The authors apply this to the present global political arrangement, where various components like armies, capitalists, technologists, and ethno-nationalists contend to become the singular, all-encompassing law, thus causing a worldwide state of stasis. In the Indian context, the persistent stasis in the subcontinent for centuries is characterized by the ongoing battle between the governance of the upper-caste minority and the quest for liberation by the subjugated lower-caste majority. This “stasis” has been “accelerating since modern law arrived with colonial rule,” showing a conflict between the constitutional law of equality and the tenacious law of social hierarchy.
“Anastasis” is presented as the philosophical notion for emerging from stasis; in other words, anastasis is the true name by which alone revolution will heed our call. This is recognized as a transformative theory that arises when a stagnant system (in stasis) is seized by a new governing principle, which doesn’t recognize any component as the supreme. This will lead to a profound transition in which not all elements and their interrelations from a prior era will survive in the current system. By associating anastasis with a novel understanding of law (as the statement of regularity) which supersedes the old theological concepts of law, the writers raise revolution beyond a mere political occurrence or governmental transition. They posit that genuine transformation necessitating not just exterior alterations but also an internal reconstitution of the system’s fundamental principles, rendering anastasis a metaphysical notion that explains and leads to systemic revolution. In other words, anastasis is the seizure of a society by a law that does not privilege any one of the social components—all are vanguards or none at all. The construction of such a principle for each individual society is the beginning of revolutions.

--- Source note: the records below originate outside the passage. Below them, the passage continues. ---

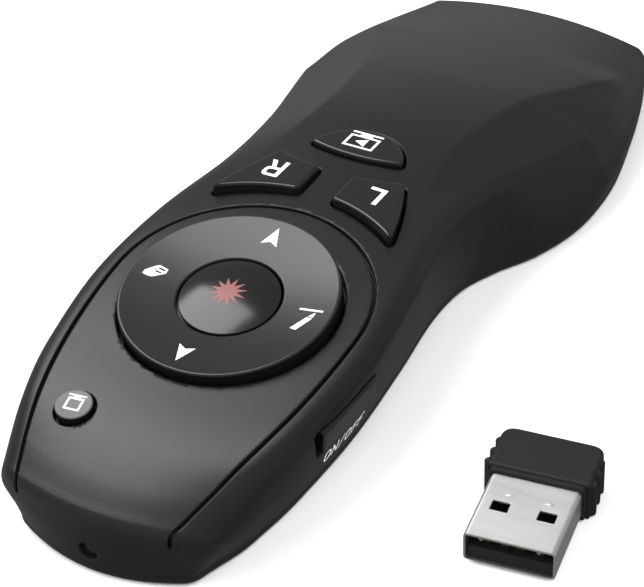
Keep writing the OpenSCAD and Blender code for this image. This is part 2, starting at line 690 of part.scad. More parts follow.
// ---- dial ----
saddle_in = 10.3;
saddle_out = 11.6;
ring_skirt = 4.95;
ring_edge = 0.2;
dish_sag = 0.35;     // how far the dish bends below a straight cone
module pin_bore(len) {
    translate([0, 0, -len/2]) cylinder(h = len, d = pin_d + 2*pin_fit, $fn = 32);
}
module pivot_saddles() color([0.85, 0.85, 0.83]) dial_frame() for (s = [-1, 1]) difference() {
    foot = (board_top(tact_shift) + 0.05 - dial_h)*cos(dial_tilt);
    translate([s > 0 ? saddle_in : -saddle_out, -1.5, foot])
        cube([saddle_out - saddle_in, 3, -pivot_depth + 1.3 - foot]);
    translate([s*(saddle_in + saddle_out)/2, 0, -pivot_depth]) rotate([0, 90, 0]) pin_bore(3);
}
module rocker_frame() color([0.85, 0.85, 0.83]) dial_frame() translate([0, 0, -pivot_depth]) {
    translate([0, 0, -0.6]) difference() {
        cylinder(h = 1.2, r = 9.7);
        translate([0, 0, -1]) cylinder(h = 4, r = 8);
    }
    for (a = [0:90:270]) rotate([0, 90, a]) translate([0, 0, 9.2])
        cylinder(h = saddle_out - 9.2, d = pin_d, $fn = 32);
}
function tact_top_local(y) =
    (board_top(y) + tact_h - dial_z(y))*cos(dial_tilt);
module dial_ring() color(gloss_colour) dial_frame() {
    r = dial_d/2;
    ri = ring_bore_d/2;
    chord = r - ri - 2*ring_edge;
    dish = [for (i = [0:8]) let (t = i/8)
        [r - ring_edge - chord*t, -dish_depth*t - dish_sag*4*t*(1 - t)]];
    rotate_extrude($fn = 96) polygon(concat(
        [[r, -ring_edge]], dish,
        [[ri, -dish_depth - ring_edge], [ri, -4.6], [ri + 1, -4.6], [ri + 1, -2.7], [r - 1.4, -2.5],
         [r - 1.4, -ring_skirt], [r - 0.1, -ring_skirt], [r - 0.1, -ring_skirt - 0.4],
         [r + 0.9, -ring_skirt - 0.4], [r + 0.9, -ring_skirt + 0.2], [r, -ring_skirt + 0.2]]
    ));
    for (s = [-1, 1]) difference() {
        translate([-1.4, s > 0 ? saddle_in : -saddle_out, -pivot_depth - 0.75])
            cube([2.8, saddle_out - saddle_in, 3.95]);
        translate([0, s*(saddle_in + saddle_out)/2, -pivot_depth]) rotate([90, 0, 0]) pin_bore(3);
    }
    for (p = [[0, -tact_reach], [0, tact_reach], [-tact_reach, 0], [tact_reach, 0]]) {
        tip = tact_top_local(p[1]) + r*sin(rock_angle) + 0.1;
        translate([p[0], p[1], tip]) cylinder(h = -ring_skirt - tip + 0.2, r = 0.7, $fn = 24);
    }
}
module laser_button() color(gloss_colour) dial_frame() {
    r = ring_bore_d/2 - key_gap;
    rim = -dish_depth - 0.1;
    tip = tact_top_local(0) + key_travel + 0.1;
    foot = -5.8;
    rotate_extrude($fn = 72) polygon(concat(
        [[0, tip], [1, tip], [1, -3.2], [r - 1.2, -3.2], [r - 1.2, foot]],
        [[r + 0.55, foot], [r + 0.55, foot + 0.55], [r, foot + 0.55]],
        [[r, rim - 0.15]],
        [for (i = [0:8]) let (t = 1 - i/8) [(r - 0.12)*t, rim + dome_rise*(1 - t*t)]]
    ));
}

// ---- keys ----
click_skirt = 1.1;   // how far a key's flange reaches under the shell
key_fall = 3;        // the key tops fall towards the palm, in degrees
key_crown_r = 190;   // and crown across the body
stem_gap = 0.12;     // between a key's stem, pressed, and its switch
module key_solid(flange_top, stem) {
    intersection() {
        translate([0, 0, flange_top - 0.01]) linear_extrude(key_h - flange_top + 1) children(0);
        translate([0, key_arc_r, key_h]) rotate([-90 - key_fall, 0, 0]) translate([0, key_crown_r, -25])
            cylinder(h = 60, r = key_crown_r, $fn = 720);
    }
    translate([0, 0, flange_top - flange_t]) linear_extrude(flange_t) children(1);
    tip = board_top(stem[1]) + tact_h + key_travel + stem_gap;
    translate([stem[0], stem[1], tip])
        cylinder(h = flange_top - flange_t/2 - tip, r = 1.1, $fn = 24);
}
click_flange = peak_h - wall - 1.4;
show_flange = peak_h - wall - 1.3;
module left_click_key() color(key_colour) key_solid(click_flange, tact_places[5]) {
    click_outline();
    intersection() {
        click_outline(click_skirt);
        translate([key_split/2 - 1, key_arc_r - 5.3]) square([20, 20]);
    }
}
module right_click_key() color(key_colour) key_solid(click_flange, tact_places[6]) {
    mirror([1, 0]) click_outline();
    mirror([1, 0]) intersection() {
        click_outline(click_skirt);
        translate([key_split/2 - 1, key_arc_r - 5.3]) square([20, 20]);
    }
}
module slide_show_key() color(key_colour) key_solid(show_flange, tact_places[7]) {
    show_outline();
    show_outline(0.9);
}
blank_rise = 0.8;
module blank_frame() {
    translate([blank_x, blank_y, top_z(blank_y, blank_x) + blank_rise]) rotate([dial_tilt, 0, 0]) children();
}
module blank_key() color([0.45, 0.43, 0.42]) blank_frame() {
    cap_h = blank_rise + wall + 0.65;
    drop = top_z(blank_y, blank_x) + blank_rise - board_top(blank_y) - tact_h;
    tip = -drop + key_travel + stem_gap;
    difference() {
        translate([0, 0, -cap_h]) cylinder(h = cap_h, d = blank_d);
        difference() {
            translate([0, 0, -0.3]) cylinder(h = 1, d = blank_d + 1);
            translate([0, 0, -0.4]) cylinder(h = 1.5, r1 = blank_d/2 + 0.1, r2 = blank_d/2 - 1.4);
        }
    }
    translate([0, 0, -cap_h - 0.6]) cylinder(h = 0.6, d = blank_d + 2);
    translate([0, 0.6, tip]) cylinder(h = -cap_h - tip, r = 1, $fn = 24);
}

module power_slider() color(key_colour) {
    slider_frame() slider_slab(0, 0, -slider_t, 0);
    translate([lever_x, slider_y - lever_w/2, lever_z - lever_t/2])
        cube([slider_x - 1.4 - lever_x, lever_w, lever_t]);
}

// ---- receiver ----
plug_z = hub_t/2;
hub_edge = 0.7;      // height of the housing's rounded edges
rib_count = 3;
rib_step = 2.1;
rib_r = 0.75;
collar = 0.45;
module receiver_frame() {
    translate([receiver_x, receiver_y, 0]) rotate(receiver_turn) children();
}
module hub_outline(w) {
    hull() {
        translate([-w/2, 0]) square([w, 1]);
        for (s = [-1, 1]) translate([s*(w/2 - 2), hub_l - 2]) circle(2, $fn = 32);
    }
}
module receiver_housing() color(gloss_colour) receiver_frame() translate([0, plug_l, 0]) difference() {
    union() {
        translate([0, 0, hub_edge]) linear_extrude(hub_t - 2*hub_edge) hub_outline(hub_w - 0.8);
        linear_extrude(hub_t) offset(r = -0.5) hub_outline(hub_w - 0.8);
        for (s = [-1, 1]) for (i = [0:rib_count - 1])
            translate([s*(hub_w/2 - rib_r - i*0.1), 1.1 + i*rib_step, hub_edge])
                cylinder(h = hub_t - 2*hub_edge, r = rib_r, $fn = 24);
        translate([-plug_w/2 - collar, -0.7, plug_z - plug_t/2 - collar])
            cube([plug_w + 2*collar, 1.4, plug_t + 2*collar]);
    }
    translate([-plug_w/2 - 0.05, -2, plug_z - plug_t/2 - 0.05])
        cube([plug_w + 0.1, hub_l - 0.4, plug_t + 0.1]);
}
window_w = 2.2;
window_l = 1.8;
window_x = 3.15;
module receiver_plug() color(steel_colour) receiver_frame() difference() {
    translate([0, 0, plug_z]) rotate([-90, 0, 0]) linear_extrude(plug_l + 3) offset(r = 0.5, $fn = 32)
        square([plug_w - 1, plug_t - 1], center = true);
    translate([0, -1, plug_z]) rotate([-90, 0, 0]) linear_extrude(plug_l + 8) offset(r = 0.2, $fn = 32)
        square([plug_w - 2*plug_sheet - 0.4, plug_t - 2*plug_sheet - 0.4], center = true);
    for (s = [-1, 1]) translate([s*window_x - window_w/2, 5.2, -1])
        cube([window_w, window_l, hub_t + 5]);
}
blade_t = 1.8;
blade_low = plug_z - plug_t/2 + plug_sheet + 0.02;
blade_w = plug_w - 2*plug_sheet - 0.2;
module receiver_tongue() color([0.1, 0.1, 0.1]) receiver_frame()
    translate([-blade_w/2, 0.5, blade_low]) cube([blade_w, plug_l + 2, blade_t]);
module receiver_contacts() color(brass_colour) receiver_frame() for (x = [-3.5, -1, 1, 3.5])
    translate([x - 0.5, 1.6, blade_low + blade_t]) cube([1, plug_l + 0.9, 0.2]);
module receiver_board() color(board_colour) receiver_frame()
    translate([-5.2, plug_l + 2.8, blade_low + 0.3]) cube([10.4, hub_l - 5.4, 0.8]);

top_shell();
front_cover();
bottom_shell();
battery_door();
case_screws();
main_board();
board_chips();
tact_switches();
power_switch();
board_screws();
laser_barrel();
laser_window();
left_cell();
right_cell();
cell_springs();
cell_bridge();
pivot_saddles();
rocker_frame();
dial_ring();
laser_button();
left_click_key();
right_click_key();
slide_show_key();
blank_key();
power_slider();
receiver_housing();
receiver_plug();
receiver_tongue();
receiver_contacts();
receiver_board();
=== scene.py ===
import math

import bmesh
import bpy
import numpy as np
from mathutils import Matrix, Vector
from mathutils.geometry import delaunay_2d_cdt


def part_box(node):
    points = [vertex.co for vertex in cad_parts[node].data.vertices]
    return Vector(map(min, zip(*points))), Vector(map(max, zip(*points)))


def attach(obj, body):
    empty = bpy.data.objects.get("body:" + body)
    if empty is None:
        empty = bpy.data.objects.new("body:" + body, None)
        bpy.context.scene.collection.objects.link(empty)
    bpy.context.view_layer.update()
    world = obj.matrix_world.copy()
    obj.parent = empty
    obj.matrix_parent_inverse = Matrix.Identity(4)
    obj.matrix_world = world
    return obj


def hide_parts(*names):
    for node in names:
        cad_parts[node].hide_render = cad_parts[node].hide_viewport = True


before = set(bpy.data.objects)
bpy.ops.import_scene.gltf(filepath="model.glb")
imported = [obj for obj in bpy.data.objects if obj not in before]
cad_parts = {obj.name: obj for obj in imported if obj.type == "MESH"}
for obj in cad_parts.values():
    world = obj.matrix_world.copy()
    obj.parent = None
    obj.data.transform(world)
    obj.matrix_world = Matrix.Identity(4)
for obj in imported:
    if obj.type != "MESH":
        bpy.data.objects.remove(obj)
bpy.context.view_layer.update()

mm = 0.001  # one millimetre; every size below is in millimetres
beyond = 10.0  # how far a cutting tool runs on past what it cuts


def cadBox(node):
    # the low and the high corner of a solid
    return [np.array(end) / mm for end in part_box(node)]


def fade(a, b, value):
    # 0 before a, 1 after b, and the smooth cubic 3t^2 - 2t^3 between them
    t = np.clip((value - a) / (b - a), 0, 1)
    return t * t * (3 - 2 * t)


def unit(vectors):
    # each vector over its own length
    return vectors / np.linalg.norm(vectors, axis=-1, keepdims=True)


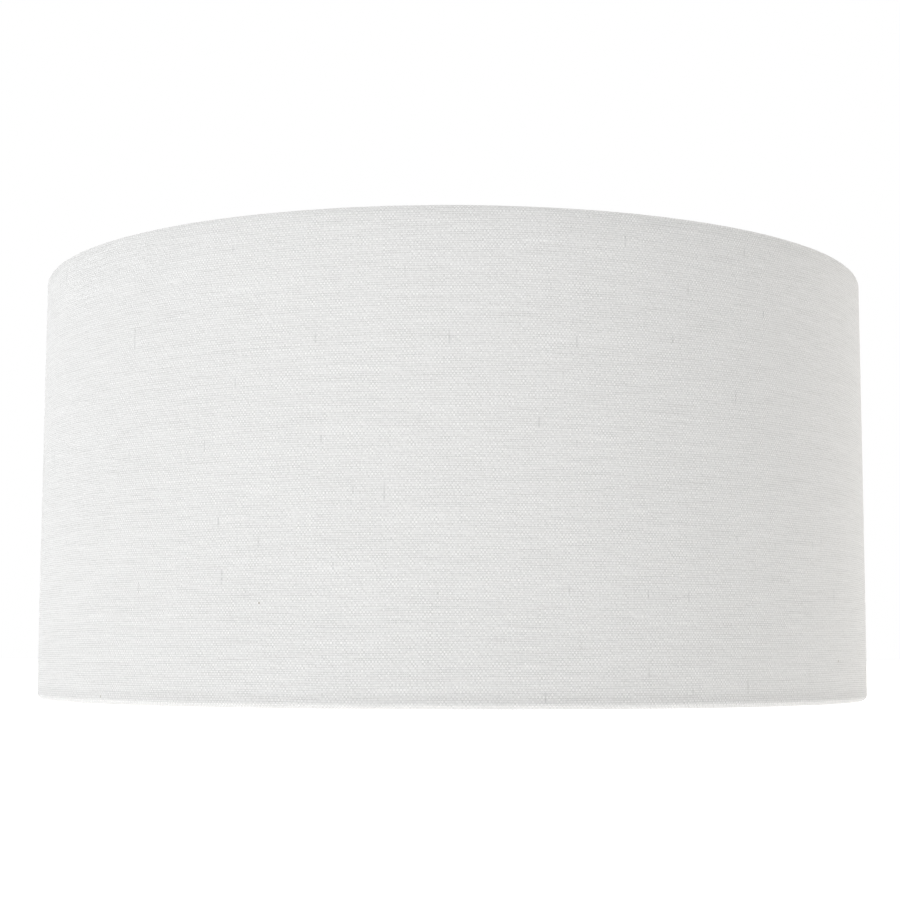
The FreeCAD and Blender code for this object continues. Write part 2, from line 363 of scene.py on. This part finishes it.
def linenCover():
    # the cloth: rows run from the tucked edge of the lower hem, round the ring, up the wall and round the
    # upper ring; columns run along the sheet from its start under the lap to the fold on top of it
    shape = coverShape
    cloth = drum["clothThickness"]
    length = sheetLength + seam["foldBeyondPanel"]
    crowds = [(length, *shape["foldCrowd"]), (0, *shape["startCrowd"]), (rampMiddle, *shape["rampCrowd"])]
    for arm in drum["armAngles"]:
        # where the lap covers an arm, both layers have a snip
        place = (math.radians(arm) - startAngle) % (2 * math.pi) * drum["radius"]
        for copy in (place, place + turn):
            if copy < length:
                crowds.append((copy, *shape["snipCrowd"]))
    along = crowdedColumns(length, shape["columnStep"], crowds)
    angles = startAngle + along / drum["radius"]
    folded = smoothStep(along, length - seam["foldStart"], length - seam["foldFull"])
    thick = cloth + (seam["foldThickness"] - cloth) * folded
    close = edgeRound(along, length, cloth / 2, seam["foldThickness"] / 2)
    lift = wallLift(along)

    def hem(seed, snipped):
        # outer and inner face round one ring, as distances out from the ring's wire and up from its level,
        # and the length of cloth from each row to the wall
        turned, reach, inside = hemRows(shape, angles, seed, snipped)
        lapped = lift[:, None] * (1 - (1 - shape["lapAtInside"]) * inside)
        outer = reach + lapped - close[:, None]
        inner = reach + lapped - thick[:, None] + close[:, None]
        steps = -np.diff(turned, axis=1) * (reach[:, 1:] + reach[:, :-1]) / 2
        run = np.cumsum(np.pad(steps, ((0, 0), (0, 1)))[:, ::-1], axis=1)[:, ::-1]
        return [(face * np.cos(turned), -face * np.sin(turned)) for face in (outer, inner)], run

    lowFaces, lowRun = hem(shape["seed"], False)
    highFaces, highRun = hem(shape["seed"] + 10, True)
    level = drum["ringLevel"]
    heights = np.linspace(level, drum["height"] - level, shape["wallRows"] + 2)[1:-1]
    wallOuter = drum["radius"] + lift[:, None] - close[:, None] + wallSway(angles, heights)
    wallInner = wallOuter - thick[:, None] + 2 * close[:, None]
    skins = []
    for (lowOut, lowUp), wall, (highOut, highUp) in zip(lowFaces, (wallOuter, wallInner), highFaces):
        below, above = drum["ringRadius"] + lowOut, drum["ringRadius"] + highOut[:, ::-1]
        radii = np.concatenate([below, wall, above], axis=1)
        lower = np.maximum(level + lowUp, shape["floorGap"])
        upper = drum["height"] - level - highUp[:, ::-1]
        middle = np.broadcast_to(heights, wall.shape)
        tall = np.concatenate([lower, middle, upper], axis=1)
        skins.append(roundDrum(np.broadcast_to(angles[:, None], radii.shape), radii, tall))
    wallRun = np.broadcast_to(heights, wallOuter.shape)
    upRun = np.concatenate([level - lowRun, wallRun, drum["height"] - level + highRun[:, ::-1]], axis=1)
    weave = np.stack([np.broadcast_to(along[:, None], upRun.shape), upRun], axis=-1)
    piece = makeSkin("linenCover", skins[0], skins[1], weave)
    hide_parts("linen_cover")
    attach(piece, "shade")
    return piece


# metres; edgeGap is left free at both faces, and endRound is the share of a half round that the ends have
liningShape = {
    "columnStep": 0.0021,
    "endCrowd": (0.0005, 0.00006),
    "rampCrowd": (0.007, 0.0012),
    "rows": 12,
    "edgeGap": 0.00002,
    "endRound": 0.98,
}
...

As elaborated in IPIR, in the Indian context, anastasis is precisely “the annihilation of caste and the raising of the lower caste people across religions up to the stages, podiums, theatres, courts, and libraries to which they were forced to bow down to”. This transformative process seeks to establish a democratic reality characterized by the equitable sharing of freedom among all individuals without exception. Otherwise, according to Mohan, “democracy” will itself be another hoax, “The people who thus apportion together the conditions of life in the responsibility of reason to develop polynomia are democratic; in any other sense this term “democracy” means shit […] democracy is the quality of the people who are without the qualities of inequalities”.
* Kamran Baradaran is an Iranian political theorist, author, critic, translator and journalist. He has translated various philosophical and literary works into Persian, including works by Jean Baudrillard, Antonio Gramsci, Paul Virilio, Slavoj Žižek, Hector Munro, Georges Perec, and Luigi Pirandello.